I built AiCoursify because I got tired of watching teams lose time on repetitive course setup. The first part of production—structuring content drafts, scaffolding learning sections, and speeding up early iterations—is where an AI-assisted workflow can help most.

But here’s my stance: use AI outputs as a starting point. Confirm accuracy, tone, and compliance requirements with SMEs, and pair AI with your templates, rubrics, and accessibility checks.

⚠️ Watch Out: Don’t use AI to bypass learning design. If your course objectives and assessment alignment are off, AI will produce more wrong content faster.

If you’re looking at course creation at scale, AiCoursify can fit into your workflow as the drafting/structuring layer. Then you publish with your chosen authoring tool for interaction depth, standards compliance, and mobile output.

If you’re also thinking about learning design structure, I’ve written about building the foundation before you pick tools—like how to build a course and why you should start with outcomes. And if storytelling is part of your pedagogy, this is a good read too: the role of storytelling in enhancing online learning.


Frequently Asked Questions

What is the best eLearning authoring software in 2026?

There isn’t one universal winner. The best eLearning authoring software depends on whether you need rapid responsive modules, advanced branching simulations, or enterprise collaboration and governance.

Your selection checklist and pilot plan should decide this for your team, based on LMS requirements and the kind of learning interactions you actually build.

💡 Pro Tip: If you can’t pilot with your real LMS and mobile devices, don’t finalize your purchase. Your environment matters more than vendor claims.

What are eLearning authoring tools used for?

eLearning authoring tools support course creation. You combine content and interactions into publishable modules (HTML5/SCORM/xAPI) for delivery in an LMS/LXP.

They also streamline review workflows through templates and collaboration features, so updates don’t require heroic effort every time.

Which eLearning authoring tool is best for beginners?

Beginner-friendly tools prioritize templates and responsive output. Common picks include Articulate Rise 360, Easygenerator, iSpring Suite, and Mindsmith.

Still test publishing early. Beginners should validate LMS packaging and mobile rendering before they standardize across the organization.

What is the difference between an LMS and an LCMS?

An LMS delivers and tracks learning. It’s where learners take courses and where admins see progress and scores.

An LCMS helps create and manage learning content. It’s more about reusable learning assets, governance, and workflows. Authoring tools often feed into an LCMS or publish directly to the LMS depending on your stack.

What features should I look for in eLearning authoring software?

Prioritize responsive output, interaction support, collaboration workflows, and reliable SCORM/xAPI publishing. AI-assisted drafting is useful, but SME review and QA remain essential.

If your course needs branching, state logic, or scenario realism, confirm the tool can handle that cleanly—not just in simple examples.

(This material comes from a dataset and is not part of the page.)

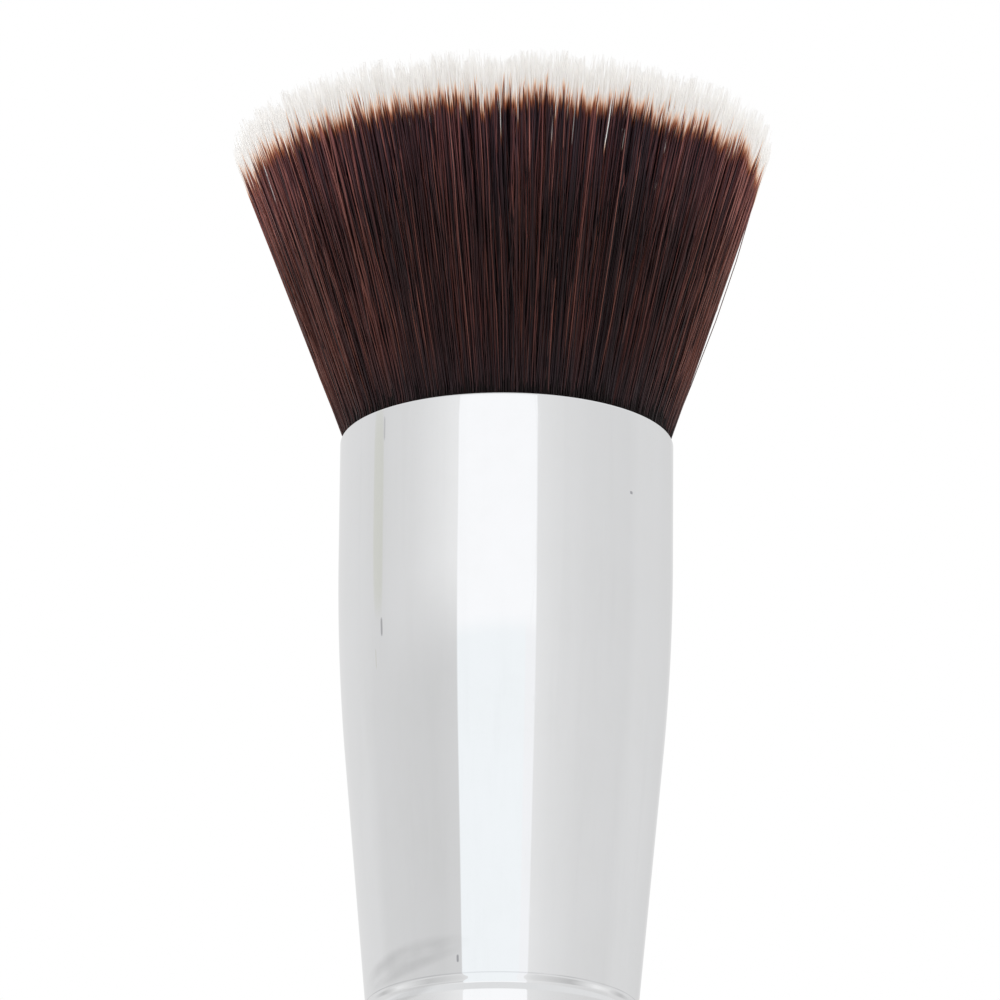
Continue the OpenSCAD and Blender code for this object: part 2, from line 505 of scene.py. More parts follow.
class RoundAxis(Effect):
    """Turns a place into its direction round the Z axis, from -Y, and its height."""

    name = "round the axis"
    inputs = ("Vector",)
    outputs = ("Turn", "Height")

    @classmethod
    def draw(cls, sheet: NodeSheet, *given: Socket) -> tuple[Socket, ...]:
        """The turn is the arc tangent of X over minus Y, in degrees, and the height is Z in millimetres."""
        x, y, z = sheet.add("ShaderNodeSeparateXYZ", *given).outputs
        turn = sheet.maths("ARCTAN2", x, sheet.maths("MULTIPLY", y, -1.0))
        return sheet.maths("DEGREES", turn), sheet.maths("DIVIDE", z, MM)


class Spot(Effect):
    """A soft oval spot on a round piece."""

    name = "soft spot"
    inputs = ("Turn", "Height", "Middle Turn", "Middle Height", "Half Turn", "Half Height", "Power")

    @classmethod
    def draw(cls, sheet: NodeSheet, *given: Socket) -> tuple[Socket, ...]:
        """Falls from 1 inside to 0 where the powers of the shares of the half sizes add up to 1."""
        power = given[-1]
        powers = []
        for at, middle, half in zip(given[0:2], given[2:4], given[4:6]):
            share = sheet.maths("DIVIDE", sheet.apart(at, middle), half)
            powers.append(sheet.maths("POWER", share, power))
        return (sheet.step(sheet.maths("ADD", *powers), 1.0, 0.1),)


class RingWear(Effect):
    """Wear round an edge at a height: a soft band that a noise breaks up. Sizes are in millimetres."""

    name = "ring wear"
    inputs = ("Vector", "Height", "Width", "Scale")
    strength = 1.6
    steepness = 3.0

    @classmethod
    def draw(cls, sheet: NodeSheet, *given: Socket) -> tuple[Socket, ...]:
        """Takes a noise from a band that is 1 at the height and falls to 0 a width away."""
        vector, height, width, scale = given
        off = sheet.apart(RoundAxis.place(sheet, Vector=vector).outputs["Height"], height)
        near = sheet.maths("SUBTRACT", 1.0, sheet.maths("DIVIDE", off, width), clamp=True)
        rough = sheet.noise(vector, scale, 4.0, 0.65)
        worn = sheet.maths("SUBTRACT", sheet.maths("MULTIPLY", near, cls.strength), rough)
        return (sheet.maths("MULTIPLY", worn, cls.steepness, clamp=True),)


# Finishes


@dataclass(frozen=True)
class Finish:
    """A material with one shader, whose patterns read the piece's own coordinates."""

    name: str = "finish"

    def material(self) -> Material:
        """Makes or finds the material.

        Returns:
            The material.
        """
        made = bpy.data.materials.get(self.name)
        if made is None:
            made = bpy.data.materials.new(self.name)
            sheet = NodeSheet.emptied(made)
            shader = sheet.add("ShaderNodeBsdfPrincipled")
            sheet.add("ShaderNodeOutputMaterial", shader.outputs[0])
            self.paint(sheet, shader)
        return made

    def paint(self, sheet: NodeSheet, shader: Node) -> None:
        """Sets up the Principled shader on the material's sheet."""
        raise NotImplementedError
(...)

ℹ️ Good to Know: The most important “feature” is the workflow: how easily SMEs can review, how predictably you can republish, and how reliably tracking works in your LMS.

Is Articulate 360 still the best authoring tool?

Articulate 360 remains a top contender. For many teams it’s a strong choice because it covers creative control and versatile interactions (Storyline + Rise) across rapid and advanced workflows.

But it’s not always the best for enterprise governance or AI-first drafting. If cloud collaboration governance or AI-native drafting is your priority, other platforms may fit better.

My practical advice: treat Articulate 360 as a candidate, not an answer. Pilot it against your requirements and pick the tool that makes shipping and updating painless.